Cooperative Visibility Maintenance for Leader–Follower Formations in Obstacle Environments

Abstract

Vision-based formation control of multiple agents, such as mobile robots or fully autonomous cars, has recently received great interest due to its application in robotic networks and automated highways. This paper addresses the cooperative motion coordination of leader-follower formations of nonholonomic mobile robots, under visibility and communication constraints in known polygonal obstacle environments. We initially consider the case of N = 2 agents moving in L-F fashion and propose a feedback control strategy under which L ensures obstacle avoidance for both robots, while F ensures visibility maintenance with L and intervehicle collision avoidance.

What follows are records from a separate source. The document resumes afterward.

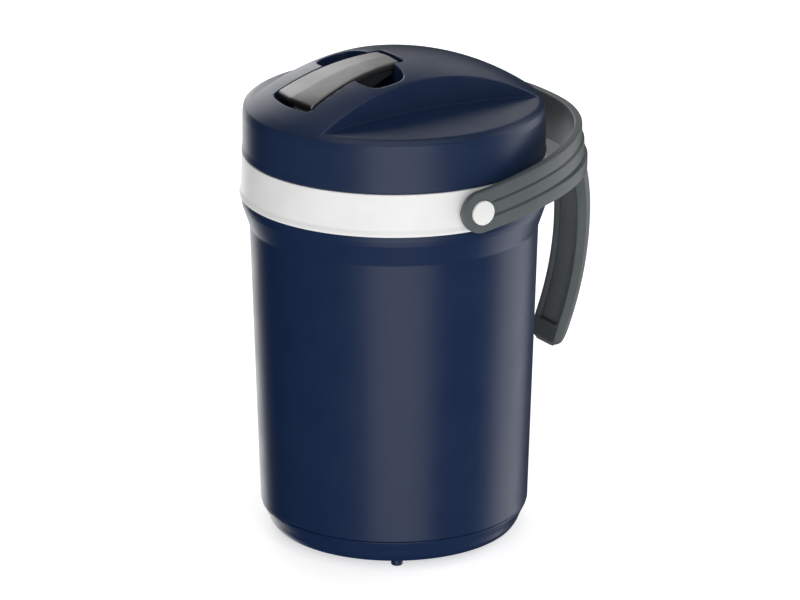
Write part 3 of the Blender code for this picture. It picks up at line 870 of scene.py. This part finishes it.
def direction(azimuth, elevation):
    """Unit vector from the jug; azimuth 0 is towards -Y and 90 towards +X."""
    a, e = math.radians(azimuth), math.radians(elevation)
    return Vector((math.sin(a) * math.cos(e), -math.cos(a) * math.cos(e), math.sin(e)))


def camera():
    data = bpy.data.cameras.new("camera")
    data.lens = LENS_MM
    data.sensor_width = 36.0
    data.shift_x = 0.0075
    data.shift_y = 0.0058
    data.clip_start, data.clip_end = 0.1, 50.0
    made = bpy.data.objects.new("camera", data)
    back = direction(VIEW_AZIMUTH, VIEW_ELEVATION)
    made.location = TARGET_M + back * VIEW_DISTANCE_M
    made.rotation_mode = "QUATERNION"
    made.rotation_quaternion = (-back).to_track_quat("-Z", "Y")
    bpy.context.scene.collection.objects.link(made)
    bpy.context.scene.camera = made


def softbox(name, turn_from_view, elevation, distance, size, radiance, aim=TARGET_M):
    """A rectangular panel, placed by its angle from the camera's side, facing aim."""
    data = bpy.data.lights.new(name, "AREA")
    data.shape = "RECTANGLE"
    data.size, data.size_y = size
    data.energy = radiance * math.pi * size[0] * size[1]
    made = bpy.data.objects.new(name, data)
    toward = direction(VIEW_AZIMUTH + turn_from_view, elevation)
    made.location = aim + toward * distance
    made.rotation_mode = "QUATERNION"
    made.rotation_quaternion = toward.to_track_quat("Z", "Y")
    bpy.context.scene.collection.objects.link(made)


def studio():
    softbox("front_panel", 4.0, 2.0, 1.6, (1.5, 3.0), 1.45)
    softbox("right_panel", 113.0, 0.0, 1.5, (1.2, 3.0), 1.5)
    softbox("back_left_panel", -158.0, 0.0, 1.5, (0.8, 3.0), 2.0)
    softbox("top_panel", -20.0, 78.0, 1.5, (1.3, 1.3), 0.9)
    softbox("back_panel", 180.0, 32.0, 1.8, (1.5, 0.9), 0.75)
    world = bpy.data.worlds.new("studio")
    bpy.context.scene.world = world
    world.use_nodes = True
    world.node_tree.nodes["Background"].inputs["Color"].default_value = (1.0, 1.0, 1.0, 1.0)
    world.node_tree.nodes["Background"].inputs["Strength"].default_value = 0.22
    world.cycles_visibility.glossy = False
    bpy.context.scene.view_settings.view_transform = "Standard"


def floor():
    """A pale floor that the panels light through, so that they can reach below it."""
    bm = bmesh.new()
    bmesh.ops.create_grid(bm, x_segments=8, y_segments=8, size=15000.0)
    made = bpy.data.objects.new("floor", mesh_from("floor", bm))
    bpy.context.scene.collection.objects.link(made)
    look, tree, shader = nodes_of("pale_floor")
    tone = noise(tree, coordinates(tree), 3.0, 2.0)
    tree.links.new(mixed(tree, tone, (0.86, 0.86, 0.86), (0.88, 0.88, 0.88)), shader.inputs["Base Color"])
    shader.inputs["Roughness"].default_value = 0.9
    shader.inputs["Specular IOR Level"].default_value = 0.0
    shader.inputs["Emission Color"].default_value = (1.0, 1.0, 1.0, 1.0)
    shader.inputs["Emission Strength"].default_value = 0.6
    made.data.materials.append(look)
    made.visible_glossy = False
    made.visible_shadow = False


def build():
    body_wall()
    base()
    collar()
    pivot_pin("pin_right", 1.0, "pivot_pin_right")
    pivot_pin("pin_left", -1.0, "pivot_pin_left")
    handle()
    grip_inlay()
    lid()
    lever_cap()
    dress()
    floor()
    studio()
    camera()


build()
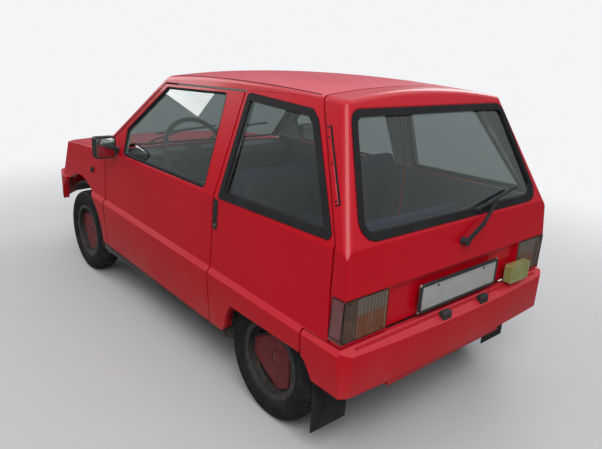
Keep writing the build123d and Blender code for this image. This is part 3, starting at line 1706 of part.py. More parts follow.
export_step(wipers_front.part, "parts/wipers_front.step")
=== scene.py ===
from math import pi, radians

import bmesh
import bpy
import numpy as np
from mathutils import Matrix, Vector, geometry


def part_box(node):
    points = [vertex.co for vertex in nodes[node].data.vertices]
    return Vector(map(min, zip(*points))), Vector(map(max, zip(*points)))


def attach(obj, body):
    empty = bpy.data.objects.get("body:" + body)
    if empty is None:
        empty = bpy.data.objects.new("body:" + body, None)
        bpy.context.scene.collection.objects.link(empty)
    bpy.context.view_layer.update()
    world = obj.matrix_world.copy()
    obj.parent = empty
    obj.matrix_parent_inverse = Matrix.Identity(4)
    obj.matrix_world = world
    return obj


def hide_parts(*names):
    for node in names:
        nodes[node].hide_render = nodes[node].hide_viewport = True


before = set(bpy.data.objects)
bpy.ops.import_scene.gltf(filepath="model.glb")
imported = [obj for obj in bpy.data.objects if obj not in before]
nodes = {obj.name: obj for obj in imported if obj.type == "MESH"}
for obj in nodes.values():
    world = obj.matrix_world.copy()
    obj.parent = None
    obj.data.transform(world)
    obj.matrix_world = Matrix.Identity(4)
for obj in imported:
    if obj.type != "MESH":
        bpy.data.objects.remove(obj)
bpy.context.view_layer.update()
print("frame loaded:", len(nodes), "nodes")


def newObject(name, data):
    made = bpy.data.objects.new(name, data)
    bpy.context.scene.collection.objects.link(made)
    return made


# Camera: the photograph's own viewing angle
camera = {
    "place": (-2.5548, 1.8602, 1.4781),
    "right": (-0.64767, -0.75998, 0.05430),
    "down": (-0.26768, 0.16024, -0.95009),
    "forward": (0.71335, -0.62988, -0.30722),
    "lens": 33.52,
}
eye = newObject("camera", bpy.data.cameras.new("camera"))
eye.data.lens = camera["lens"]
eye.data.sensor_width = 36
turn = Matrix((camera["right"], [-v for v in camera["down"]], [-v for v in camera["forward"]])).transposed()
eye.matrix_world = Matrix.Translation(camera["place"]) @ turn.to_4x4()
bpy.context.scene.camera = eye

# Studio: pale floor that fades into a pale backdrop, and soft lamps
studio = {
    "floor": (0.50, 0.50, 0.50, 1),
    "backdrop": (0.90, 0.91, 0.92, 1),
    "fade": (2.2, 4.6),  # distance from the middle
    "sky": (0.93, 0.95, 1.0, 1),
    "skyStrength": (0.12, 0.85),  # at the horizon and overhead
    "floorDimmed": 0.75,  # in reflections
    "lamps": [  # place, aim, size, watts
        ((-3.6, 2.6, 4.2), (-0.6, 0.2, 0.6), (3.2, 2.4), 150),
        ((0.5, -4.4, 3.4), (0.0, 0.0, 0.6), (3.0, 2.0), 90),
        ((4.6, 1.8, 3.2), (0.8, 0.0, 0.5), (2.6, 2.0), 80),
    ],
}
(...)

The derived algorithms are based on set-theoretic methods to guarantee visibility maintenance, dipolar vector fields to maintain the formation shape, and the consideration of the formation as a tractor-trailer system to ensure obstacle avoidance. We furthermore show how the coordination and control design extends to the case of N > 2 agents, and provide simulation results, which demonstrate the efficacy of the control solutions. The proposed algorithms do not require information exchange among robots, but are instead based on information locally available to each agent. In this way, the desired tasks are executed and achieved in a decentralized manner, with each robot taking care of converging to a desired configuration, while maintaining visibility with its target.